++++ SUPPLIED DATA ++++

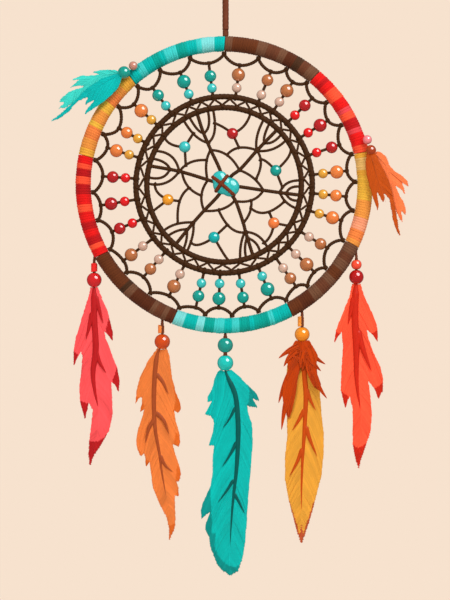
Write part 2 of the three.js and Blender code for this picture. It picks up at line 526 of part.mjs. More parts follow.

++++
++++ SUPPLIED DATA ++++

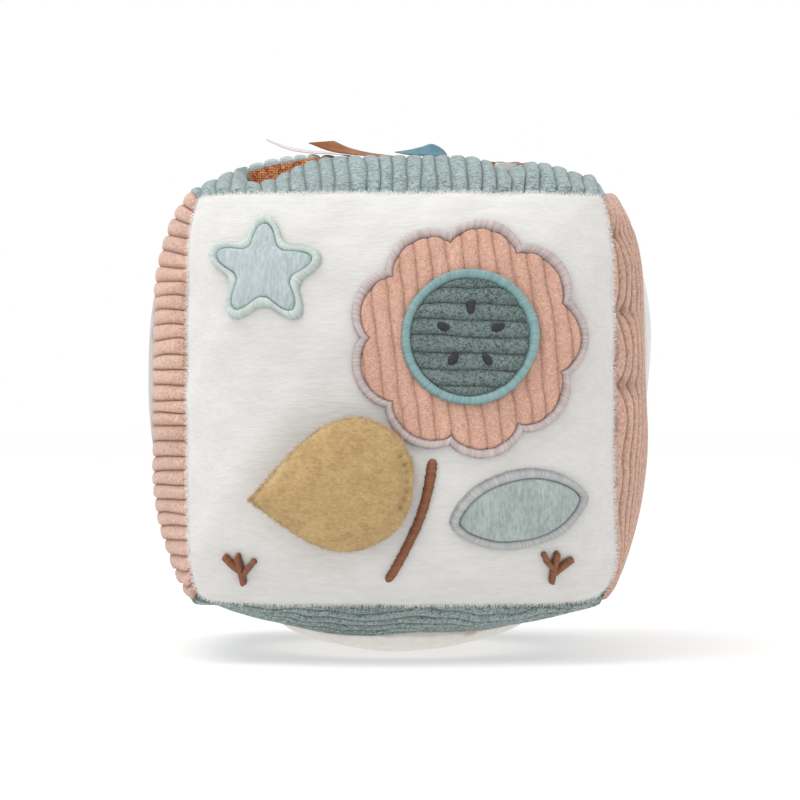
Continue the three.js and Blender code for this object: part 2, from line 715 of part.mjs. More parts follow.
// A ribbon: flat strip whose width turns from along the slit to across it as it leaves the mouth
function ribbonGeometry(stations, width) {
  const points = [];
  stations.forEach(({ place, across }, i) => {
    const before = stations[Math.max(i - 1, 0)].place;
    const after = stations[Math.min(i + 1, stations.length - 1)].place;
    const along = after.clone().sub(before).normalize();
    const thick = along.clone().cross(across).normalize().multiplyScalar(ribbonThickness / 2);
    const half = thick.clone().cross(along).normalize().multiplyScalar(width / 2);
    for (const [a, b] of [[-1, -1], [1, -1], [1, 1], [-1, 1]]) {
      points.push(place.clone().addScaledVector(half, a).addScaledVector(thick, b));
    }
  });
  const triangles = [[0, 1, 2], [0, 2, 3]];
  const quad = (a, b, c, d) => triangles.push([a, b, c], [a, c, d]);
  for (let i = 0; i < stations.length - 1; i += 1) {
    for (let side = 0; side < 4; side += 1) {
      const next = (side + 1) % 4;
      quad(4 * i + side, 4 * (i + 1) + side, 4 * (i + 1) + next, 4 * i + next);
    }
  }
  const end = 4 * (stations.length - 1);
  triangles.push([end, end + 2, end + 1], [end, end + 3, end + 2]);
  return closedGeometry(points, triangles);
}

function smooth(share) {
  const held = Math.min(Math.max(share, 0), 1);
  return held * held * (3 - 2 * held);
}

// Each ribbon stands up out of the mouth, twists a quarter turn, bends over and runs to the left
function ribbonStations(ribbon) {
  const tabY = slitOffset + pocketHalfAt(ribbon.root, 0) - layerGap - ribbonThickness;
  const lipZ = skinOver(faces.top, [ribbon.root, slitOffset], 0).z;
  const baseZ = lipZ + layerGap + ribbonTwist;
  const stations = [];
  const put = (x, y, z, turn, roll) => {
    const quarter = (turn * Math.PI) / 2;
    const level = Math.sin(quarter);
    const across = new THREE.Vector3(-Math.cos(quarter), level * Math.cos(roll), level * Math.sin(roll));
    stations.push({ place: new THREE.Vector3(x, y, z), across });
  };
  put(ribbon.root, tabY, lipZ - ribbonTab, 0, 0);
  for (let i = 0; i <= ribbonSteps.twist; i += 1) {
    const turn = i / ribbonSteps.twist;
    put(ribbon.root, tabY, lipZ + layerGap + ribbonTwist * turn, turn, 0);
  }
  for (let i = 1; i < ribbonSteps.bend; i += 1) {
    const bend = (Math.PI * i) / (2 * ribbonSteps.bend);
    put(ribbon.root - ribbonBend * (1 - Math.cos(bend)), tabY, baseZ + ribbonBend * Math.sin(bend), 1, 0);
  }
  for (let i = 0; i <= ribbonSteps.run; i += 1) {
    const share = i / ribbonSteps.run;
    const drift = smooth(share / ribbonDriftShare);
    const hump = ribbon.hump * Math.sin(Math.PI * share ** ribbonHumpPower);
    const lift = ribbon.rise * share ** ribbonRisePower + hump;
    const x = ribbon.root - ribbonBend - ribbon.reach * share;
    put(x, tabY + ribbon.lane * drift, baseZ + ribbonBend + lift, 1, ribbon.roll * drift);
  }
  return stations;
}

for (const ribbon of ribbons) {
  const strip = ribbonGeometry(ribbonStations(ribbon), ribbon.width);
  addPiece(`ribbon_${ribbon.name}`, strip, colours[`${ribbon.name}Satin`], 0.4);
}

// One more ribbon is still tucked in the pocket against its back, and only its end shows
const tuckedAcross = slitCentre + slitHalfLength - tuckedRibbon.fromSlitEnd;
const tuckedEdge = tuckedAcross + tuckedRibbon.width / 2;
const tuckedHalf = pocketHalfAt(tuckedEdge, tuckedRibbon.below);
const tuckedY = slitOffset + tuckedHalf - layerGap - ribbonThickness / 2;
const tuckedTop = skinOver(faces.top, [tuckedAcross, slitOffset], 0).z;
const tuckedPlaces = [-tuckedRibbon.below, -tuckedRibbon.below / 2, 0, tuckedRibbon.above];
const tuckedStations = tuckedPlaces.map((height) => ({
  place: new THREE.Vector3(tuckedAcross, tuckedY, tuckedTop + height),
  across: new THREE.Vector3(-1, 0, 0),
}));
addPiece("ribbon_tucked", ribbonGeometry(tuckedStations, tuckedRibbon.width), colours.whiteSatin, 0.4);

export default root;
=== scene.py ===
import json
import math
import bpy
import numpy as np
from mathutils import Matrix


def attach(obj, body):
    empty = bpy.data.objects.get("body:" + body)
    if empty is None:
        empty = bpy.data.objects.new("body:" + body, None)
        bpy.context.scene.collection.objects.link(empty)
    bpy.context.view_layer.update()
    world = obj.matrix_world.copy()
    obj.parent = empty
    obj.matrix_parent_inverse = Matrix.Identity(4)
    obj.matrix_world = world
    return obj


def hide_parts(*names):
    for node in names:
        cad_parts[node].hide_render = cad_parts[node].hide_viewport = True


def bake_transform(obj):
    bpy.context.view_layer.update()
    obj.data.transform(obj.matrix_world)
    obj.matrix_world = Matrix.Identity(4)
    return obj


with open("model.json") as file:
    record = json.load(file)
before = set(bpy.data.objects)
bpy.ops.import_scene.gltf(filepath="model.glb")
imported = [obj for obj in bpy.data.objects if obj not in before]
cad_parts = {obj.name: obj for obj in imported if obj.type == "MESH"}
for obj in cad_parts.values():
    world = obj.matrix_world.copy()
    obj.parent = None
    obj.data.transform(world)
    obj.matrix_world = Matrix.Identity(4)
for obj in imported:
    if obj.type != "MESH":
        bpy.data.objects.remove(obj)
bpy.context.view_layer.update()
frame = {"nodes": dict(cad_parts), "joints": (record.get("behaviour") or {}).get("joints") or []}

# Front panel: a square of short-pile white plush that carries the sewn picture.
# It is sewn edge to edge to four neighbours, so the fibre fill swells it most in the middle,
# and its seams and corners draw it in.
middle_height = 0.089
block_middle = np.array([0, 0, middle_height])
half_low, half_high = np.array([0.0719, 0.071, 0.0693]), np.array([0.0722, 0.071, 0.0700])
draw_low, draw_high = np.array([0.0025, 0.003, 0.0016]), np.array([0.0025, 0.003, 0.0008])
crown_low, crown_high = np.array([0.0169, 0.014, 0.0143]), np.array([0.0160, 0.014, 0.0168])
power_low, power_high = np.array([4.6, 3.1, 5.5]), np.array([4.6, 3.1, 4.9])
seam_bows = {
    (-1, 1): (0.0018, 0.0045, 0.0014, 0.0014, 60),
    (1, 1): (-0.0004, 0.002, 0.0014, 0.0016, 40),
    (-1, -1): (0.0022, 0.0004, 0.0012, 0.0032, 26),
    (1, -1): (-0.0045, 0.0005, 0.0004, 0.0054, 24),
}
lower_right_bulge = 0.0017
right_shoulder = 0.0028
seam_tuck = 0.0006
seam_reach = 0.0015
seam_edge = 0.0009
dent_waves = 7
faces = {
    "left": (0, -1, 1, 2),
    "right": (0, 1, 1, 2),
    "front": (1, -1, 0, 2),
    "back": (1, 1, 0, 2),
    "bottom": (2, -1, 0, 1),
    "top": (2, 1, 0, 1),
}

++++

Pick each line holding the word "model" out of the data and copy it.

§ **TASK RESPONSE**
with open("model.json") as file:
bpy.ops.import_scene.gltf(filepath="model.glb")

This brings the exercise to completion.